→ Requirement
Reproduce each line bearing the word "this".

··· Supplied data ···

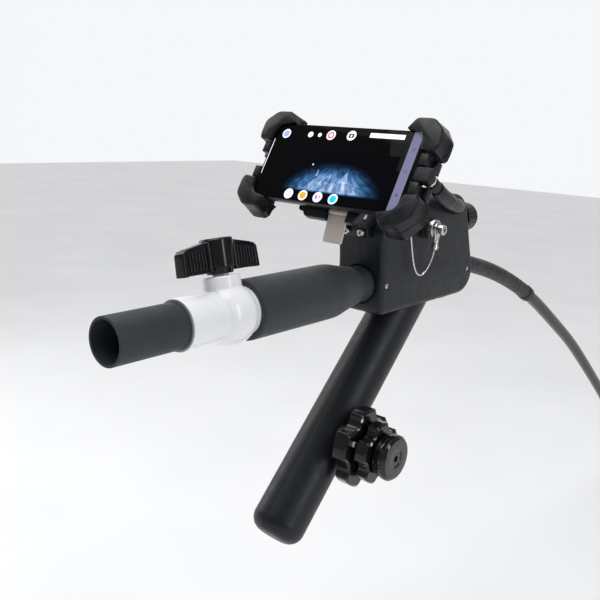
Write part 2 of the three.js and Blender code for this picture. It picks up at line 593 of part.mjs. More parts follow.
function bracket() {
  // the neck narrows from the holder's back to the tilt knuckle
  const [pivotY, pivotZ] = TILT_PIVOT;
  const neck = block([-1, 1], [18.7, 34], [-1, 1]);
  const position = neck.attributes.position;
  for (let i = 0; i < position.count; i += 1) {
    const front = position.getY(i) < 30;
    position.setX(i, position.getX(i) * (front ? 34 : 8));
    position.setZ(i, position.getZ(i) > 0 ? (front ? 8 : -14) : (front ? -36 : -30));
  }
  const arm = block([-8, 8], [32, pivotY], [pivotZ - 7, pivotZ + 7]);
  const knuckle = alongX(rod(9, -8, 8, 20)).translate(0, pivotY, pivotZ);
  const pinHole = alongX(rod(3 + GAP, -20, 20, 12)).translate(0, pivotY, pivotZ);
  const leverRoom = block([-3, 28], [18, 24], [-45, -27]);
  add(display, "tilt_arm", "holder", cut(join(neck, arm, knuckle), pinHole, leverRoom));

  const cos = Math.cos(DISPLAY_TILT);
  const sin = Math.sin(DISPLAY_TILT);
  const y = DISPLAY_AT[1] + pivotY * cos - pivotZ * sin;
  const z = DISPLAY_AT[2] + pivotY * sin + pivotZ * cos;
  const foot = sidePlate(outline([[-4.2, 44], [-9.5, 44, 1], [-12, 50], [-12, 60], [-4, 71, 4],
    [10, 74, 4], [20, 70, 2], [20, 66.1], [-5.5, 52.3]]), [-13, 13], 0);
  const earShape = outline([
    [y - 8, z - 4, 4], [y - 8, z + 5, 4], [y, z + 9, 4],
    [y + 14, z + 8], [y + 10, z - 14], [y + 3, z - 11, 2],
  ]);
  const ears = [[-13, -8.4], [8.4, 13]].map((x) => sidePlate(earShape, x, 0));
  const knuckleRoom = alongX(rod(9.6, -8.4, 8.4, 20)).translate(0, y, z);
  const footPin = alongX(rod(3 + GAP, -20, 20, 12)).translate(0, y, z);
  const screwHoles = [-7.5, 7.5].map((x) => rod(2.2, -16, 2, 10).translate(x, 0, 48.5));
  add(tool, "bracket_foot", "holder", cut(join(foot, ...ears), knuckleRoom, footPin, ...screwHoles));
  const pin = turned([[0, -15.5], [4.6, -15.5], [4.6, -13.3], [3, -13.3], [3, 15], [0, 15]], 12);
  add(tool, "tilt_pin", "steel", alongX(pin).translate(0, y, z));
  for (const [name, x] of [["bracket_screw_left", -7.5], ["bracket_screw_right", 7.5]]) {
    const screw = turned([[0, -15], [3.3, -15], [3.3, -12.4], [1.9, -12.4], [1.9, -5.4], [0, -5.4]], 10);
    add(tool, name, "steel", screw.translate(x, 0, 48.5));
  }
}

// ---------------------------------------------------------------- cable, lanyard and hose
const FRONT_CAP = [7, 50];             // the round cap's axis on the front face, x and z
const CAP_NECK_R = 8.5;
const CABLE_R = 5.8;
const CABLE_ENTRY = [25, 125, 65];     // where the cable enters the case's right side
const CABLE_RISE = [55, -105, 13];     // its direction out of the case
const PLUG_X = 85;                   // where the cable leaves the plug, beyond the phone's end

function cable() {
  const plug = join(
    facePlate(rectangle([PHONE.length / 2 + GAP, 90.6], [-6.2, 6.2], 1.5), [0.6, 8.2], 0),
    rod(5.4, 7, 24, 20).translate(PLUG_X, 0, 0),
  );
  add(display, "usb_plug", "rubber", plug);
  const cos = Math.cos(DISPLAY_TILT);
  const sin = Math.sin(DISPLAY_TILT);
  const behind = (x, depth) => [x, DISPLAY_AT[1] + depth * cos, DISPLAY_AT[2] + depth * sin];
  const run = swept([
    behind(PLUG_X, 24 + GAP), behind(PLUG_X, 30), [83.4, -5, 84.5], [80, 12, 79.6],
    [74, 31, 76.7], [66, 46.7, 74.7], [56, 65.8, 72.3], [46, 84.9, 70],
    [38, 100.2, 68.1], [30, 115.5, 66.2], [...CABLE_ENTRY], [20, 134.5, 63.9],
  ], CABLE_R, 4, 24);
  const relief = turned([[0, -18], [7.6, -18], [7.6, 12], [6.4, 26], [0, 26]], 16);
  relief.applyQuaternion(new THREE.Quaternion().setFromUnitVectors(
    new THREE.Vector3(0, 1, 0), new THREE.Vector3(...CABLE_RISE).normalize(),
  )).translate(...CABLE_ENTRY);
  const inside = block([-20, HOUSING_HALF + GAP], [90, 170], [30, 100]);
  add(tool, "usb_cable", "rubber", cut(join(run, relief), inside));
  const [x, z] = FRONT_CAP;
  const cap = turned([[0, 148], [CAP_NECK_R, 148], [CAP_NECK_R, 160], [15, 160], [15, 178],
    [13.5, 180], [0, 180]], 20);
  add(tool, "front_cap", "gloss", cap.translate(x, 0, z));
}

const LANYARD_AT = [66, 49];
function lanyard() {
  const [y, z] = LANYARD_AT;
  const face = HOUSING_HALF + GAP;
  add(tool, "lanyard_washer", "steel", alongX(tube(9, 2.6, face + 6.6, face + 11.6, 24)).translate(0, y, z));
  add(tool, "lanyard_bush", "rubber", alongX(tube(10, 2.6, face, face + 6.3, 24)).translate(0, y, z));
  const head = turned([[0, face], [2.3, face], [2.3, face + 14.2], [4.8, face + 14.2], [4.8, face + 19.4],
    [4.2, face + 20], [2.2, face + 20], [2.2, face + 17.4], [0, face + 17.4]], 14);
  add(tool, "lanyard_screw", "steel", alongX(head).translate(0, y, z));
  const lug = cut(
    join(alongX(rod(6.4, face + 11.9, face + 13.9, 18)),
      block([face + 11.9, face + 13.9], [-3.6, 3.6], [-13, 0]),
      rod(2.7, 0, 9, 12).rotateX(-Math.PI / 2).translate(face + 12.9, 0, -10)),
    alongX(rod(2.6, face + 10, face + 16, 12)),
  );
  add(tool, "lanyard_lug", "steel", lug.rotateX(-10 * DEG).translate(0, y, z));
  add(tool, "lanyard_wire", "steel", swept([
    [face + 12.9, 62.4, 29.6], [37, 61.2, 22], [35, 58, 13], [33, 52.6, 7.4],
    [31.6, 46.6, 9], [30.4, 42.4, 16], [29.4, 39.4, 27], [28.6, 36.6, 40],
    [28.2, 33.6, 54], [27.6, 29.6, 67], [24.5, 25, 78], [19.5, 18, 79], [15, 11, 71.5],
  ], 0.9, 2, 32));
}

const AHEAD = HOSE_ROUTE[HOSE_ROUTE.length - 1];
const BEFORE = HOSE_ROUTE[HOSE_ROUTE.length - 2];
const TIP_PITCH = Math.atan2(AHEAD[1] - BEFORE[1], AHEAD[0] - BEFORE[0]);
// along the tip from the hose's end: the two hinge axes and the head's far end
const PITCH_AXIS = 9;
const YAW_AXIS = 25;
const HEAD_END = 62;

function hose() {
  const route = HOSE_ROUTE.map(([y, z]) => [0, y, z]);
  add(tool, "guide_hose", "hose", swept(route, HOSE_R, 4, 50));
  add(tool, "hose_sheath", "foam", swept(route.slice(2, SHEATH_FRONT + 1), SHEATH_R, 4, 16, HOSE_R + GAP));

  const tip = new THREE.Group();       // origin at the hose's far end, Y out of it
  tip.position.set(0, ...AHEAD);
  tip.rotation.x = TIP_PITCH;
  tool.add(tip);
  const barrel = (start, end, radius) => turned([[0, start], [radius - 0.6, start], [radius, start + 0.6],
    [radius, end - 0.6], [radius - 0.6, end], [0, end]], 18);
  // flat plates that reach from a barrel to a hinge axis along X
  const hingeR = 3;
  const plates = (root, pivot, slabs) => slabs.map((slab) => join(
    block(slab, [Math.min(root, pivot), Math.max(root, pivot)], [-hingeR, hingeR]),
    alongX(rod(hingeR, ...slab, 12)).translate(0, pivot, 0),
  ));
  const ears = [[-5.5, -2.7], [2.7, 5.5]];
  const tongue = [[-2.4, 2.4]];
  const aboutZ = (geometry) => geometry.rotateY(Math.PI / 2);

  // the bending section is a link with crossed hinge axes, then the camera head
  add(tip, "hose_ferrule", "steel", join(barrel(GAP, 5, 7.9), ...plates(4, PITCH_AXIS, ears)));
  add(tip, "tip_link", "rubber", join(barrel(PITCH_AXIS + 4, YAW_AXIS - 4, 7.4),
    ...plates(PITCH_AXIS + 5, PITCH_AXIS, tongue), ...plates(YAW_AXIS - 5, YAW_AXIS, ears).map(aboutZ)));
  const eyes = plates(YAW_AXIS + 5, YAW_AXIS, tongue).map(aboutZ);
  const head = join(barrel(YAW_AXIS + 4, HEAD_END, 7.7), ...eyes);
  add(tip, "camera_head", "steel", cut(head, rod(5, HEAD_END - 1.4, HEAD_END + 2, 16)));
  add(tip, "lens_window", "glass", rod(4.7, HEAD_END - 1.1, HEAD_END - 0.2, 16));
}

inletLine();
valveHandle();
sleeve();
housing();
housingScrews();
housingInside();
steering();
phone();
holder();
bracket();
cable();
lanyard();
hose();

export default machine;
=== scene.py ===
"""Looks for the guide camera: a pistol-grip tool with an inlet pipe, a steerable hose and a phone display.

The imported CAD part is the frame. Each visible node is rebuilt here as a finer mesh in the same place.
Pieces are drawn in millimetres in the tool's local frames, and each frame's matrix takes them to metres.
"""
import json
import math
import bmesh
import bpy
from mathutils import Matrix, Vector


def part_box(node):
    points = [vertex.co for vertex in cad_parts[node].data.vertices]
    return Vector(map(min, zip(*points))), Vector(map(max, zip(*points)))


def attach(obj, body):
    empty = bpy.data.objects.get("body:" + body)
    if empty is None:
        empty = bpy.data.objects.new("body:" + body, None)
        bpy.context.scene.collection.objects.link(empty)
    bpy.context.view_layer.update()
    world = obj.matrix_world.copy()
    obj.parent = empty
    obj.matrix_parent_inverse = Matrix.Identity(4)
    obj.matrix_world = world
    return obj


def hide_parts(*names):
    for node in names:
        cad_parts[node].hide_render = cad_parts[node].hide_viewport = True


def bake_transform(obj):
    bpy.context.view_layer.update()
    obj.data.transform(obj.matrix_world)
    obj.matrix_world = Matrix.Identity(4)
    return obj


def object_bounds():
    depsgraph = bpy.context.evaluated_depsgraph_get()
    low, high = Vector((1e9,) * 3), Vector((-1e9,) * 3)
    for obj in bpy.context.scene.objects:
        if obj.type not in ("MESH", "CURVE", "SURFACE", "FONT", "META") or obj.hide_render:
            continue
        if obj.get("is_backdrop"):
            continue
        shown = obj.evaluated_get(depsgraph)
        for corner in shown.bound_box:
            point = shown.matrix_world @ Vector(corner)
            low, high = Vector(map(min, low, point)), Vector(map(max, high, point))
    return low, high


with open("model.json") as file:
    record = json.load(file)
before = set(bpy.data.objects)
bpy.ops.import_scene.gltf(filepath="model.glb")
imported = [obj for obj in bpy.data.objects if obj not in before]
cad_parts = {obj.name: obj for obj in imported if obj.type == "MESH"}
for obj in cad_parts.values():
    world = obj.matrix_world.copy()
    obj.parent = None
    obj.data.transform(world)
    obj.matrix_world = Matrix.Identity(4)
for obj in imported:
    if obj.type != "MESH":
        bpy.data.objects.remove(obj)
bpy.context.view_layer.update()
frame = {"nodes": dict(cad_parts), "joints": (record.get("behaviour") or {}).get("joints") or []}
JOINTS = {joint["name"]: joint for joint in frame["joints"]}

# ---------------------------------------------------------------- local frames
MM = 0.001
PIPE_START = -274                      # the inlet pipe's open end, from the housing's rear face
VALVE_Y = -167
VALVE_LEAN = -14
DISPLAY_AT = (0, -47.9, 106.1)         # middle of the phone's glass
DISPLAY_TILT = -29.76
HANDLE_ROOT = (78.8, -20)              # where the handle's axis starts, y and z
HANDLE_RAKE = 44.35

pipe_low, pipe_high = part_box("inlet_pipe")
ORIGIN = Vector((0, pipe_low.y - PIPE_START * MM, (pipe_low.z + pipe_high.z) / 2))
TOOL = Matrix.Translation(ORIGIN) @ Matrix.Scale(MM, 4)


def turn(degrees, axis):
    return Matrix.Rotation(math.radians(degrees), 4, axis)


VALVE = TOOL @ Matrix.Translation((0, VALVE_Y, 0)) @ turn(VALVE_LEAN, "Y")
DISPLAY = TOOL @ Matrix.Translation(DISPLAY_AT) @ turn(DISPLAY_TILT, "X")
WHEELS = Matrix.Translation(JOINTS["large_wheel_turn"]["pos_m"]) @ Matrix.Scale(MM, 4)
# Y of this frame runs down the handle's axis, and +Z faces the front
HANDLE = TOOL @ Matrix.Translation((0, *HANDLE_ROOT)) @ turn(-90 - HANDLE_RAKE, "X")
TILT_AXIS = TOOL.inverted() @ Vector(JOINTS["display_tilt"]["pos_m"])
LEVER_LEAN = 13
lever_pivot = DISPLAY.inverted() @ Vector(JOINTS["lever_swing"]["pos_m"])
LEVER = DISPLAY @ Matrix.Translation(lever_pivot) @ turn(LEVER_LEAN, "X")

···

→ Response
Write part 2 of the three.js and Blender code for this picture. It picks up at line 593 of part.mjs. More parts follow.
# Y of this frame runs down the handle's axis, and +Z faces the front